I see that BP now thinks it might be able to cap its leaking Macondo well this month, rather than sometime in August, barring a major hurricane or other disruption. That can't come a moment too soon, and not just for the obvious reasons. Every day that the well continues to spew oil into the Gulf of Mexico contributes to the mounting appearance of panic among policy makers, who have allowed--willingly or otherwise--the oil leak to hijack our progress towards a sensible energy policy that addresses both energy security and greenhouse gas emissions, based on a rational assessment of the tools available now and the timing of future options. The sooner the oil spill is off the front page, the sooner work can resume on that effort.
One of my old commodity-trading mentors liked to remind his more junior colleagues to "sell the news and buy the facts." By this he meant that those who get carried away by the emotion of current events are liable to be whipsawed when reason returns with a little time and perspective. More than a few members of Congress and the administration could benefit from that insight right now, as the understandable reaction to the oil spill whips up exaggerated rhetoric concerning our addiction to oil and the prospect of ending it sometime soon. Funny that we don't hear much about Europe's addiction to oil, which at least in terms of its relative reliance on oil imports looks even more serious than ours, despite astronomical motor fuel taxes and an emphasis on biodiesel that nearly matches our focus on ethanol. Since Europeans have consistently focused on this problem for years, perhaps it's just not as easy to solve as some Representatives and pundits imagine. If that's true, does it make sense to divert our focus away from a comprehensive approach to both emissions and broadly-defined energy security, in order to zero in on the most daunting element of both concerns?
First consider the oil-security portion of the problem, which in many ways was clearer in 2008, when oil prices zoomed past $100/bbl and headed for $150, until both they and the economy broke later that year. Americans got the message that conservation and efficiency were the top priorities for dealing with the cost of our oil addiction. The oil spill doesn't alter that. Although prices have come down considerably since mid-2008, they remain well above the pre-2004 level of $20-30/bbl or so, when gasoline was consistently under $1.75/gallon. As a result of those pressures, motorists cut back on their driving, and the Congress enacted--and this administration implemented--the most significant increase in Corporate Average Fuel Economy requirements in a generation, taking the new-car average CAFE standard to 34 mpg by 2016, including both passenger cars and light trucks/SUVs. Based on forecasts by the Energy Information Agency of the DOE, these rules, along with prudent conservation, should reduce US gasoline consumption by 2.6 million barrels per day by 2030, compared to pre-CAFE forecasts. And although I've disagreed with some of the specifics of these regulations, particularly for failing to correct outdated assumptions and allowing carmakers to double-count the benefit of electric vehicles, these new standards will eventually transform the US vehicle fleet and the energy it consumes.
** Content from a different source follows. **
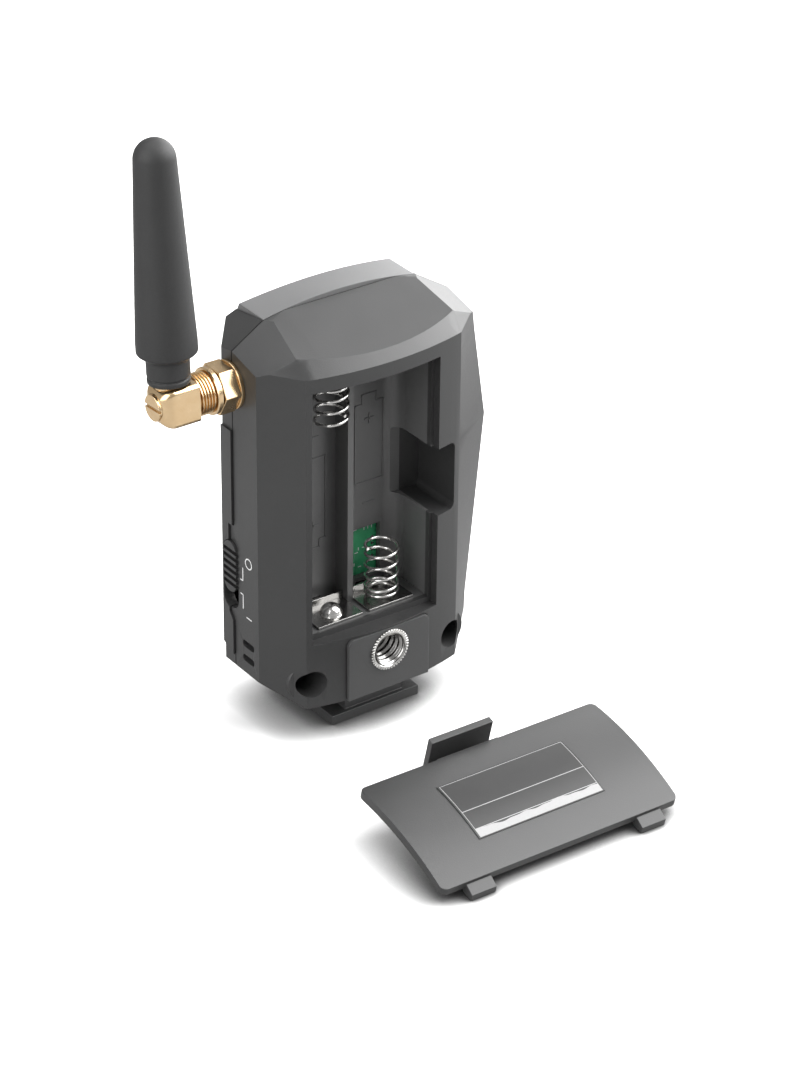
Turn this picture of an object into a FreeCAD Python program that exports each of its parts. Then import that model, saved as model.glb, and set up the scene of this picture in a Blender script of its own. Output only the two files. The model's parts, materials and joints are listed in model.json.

We also shouldn't allow our revulsion at the oil spill to blind us to the emissions implications of our energy choices. In 2008 oil accounted for over 37% of US primary energy consumption and 35% of our greenhouse gas emissions, while coal contributed 22.5% of primary energy but 30.5% of emissions, including a whopping 91% of the CO2 emissions from the electric power sector. That distinction is crucial, because while we still have limited and only partially-effective substitutes for oil in transportation, where most of it is used, we possess a wide array of options for reducing the emissions from electricity generation, which consumed just 1.3% of total US oil demand last year. Several of these are economically viable today, though most require some level of subsidies or incentives. Nuclear power and geothermal energy are effective low-emission alternatives for baseload generation, while natural gas and renewables are already making significant inroads into coal's market share of overall power demand. And if implemented on a large-scale, integrated basis, carbon capture and sequestration could enable coal to continue to compete in a low-carbon electricity marketplace.
None of this suggests a return to the pre-spill status quo. The impact of the spill on the oil industry and the regulations that govern it will be significant and long-lasting, as it should be. At the same time, it would be hard to assess all of the public evidence assembled so far and not conclude that the accident that destroyed the Deepwater Horizon rig and led to the uncontrolled leak of many thousands of barrels per day of oil into the Gulf was entirely preventable--not by a ban on drilling in deep water, but by prudent adherence to sound operating principles and practices and the consistent enforcement of regulations to ensure that adherence by even the least-cautious operators. Yet as necessary as creating a universal culture of safety and caution in offshore drilling is, we can't let this urgent task divert our attention from the important long-term drivers of US energy policy and the actions--many already underway--necessary to address them. Good energy policy can handle all of this, while overly-reactive policies focused on the Macondo spill and the political opportunity it presents risk misallocating our priorities and creating a legacy that would make our long-term energy situation even more challenging than it already is.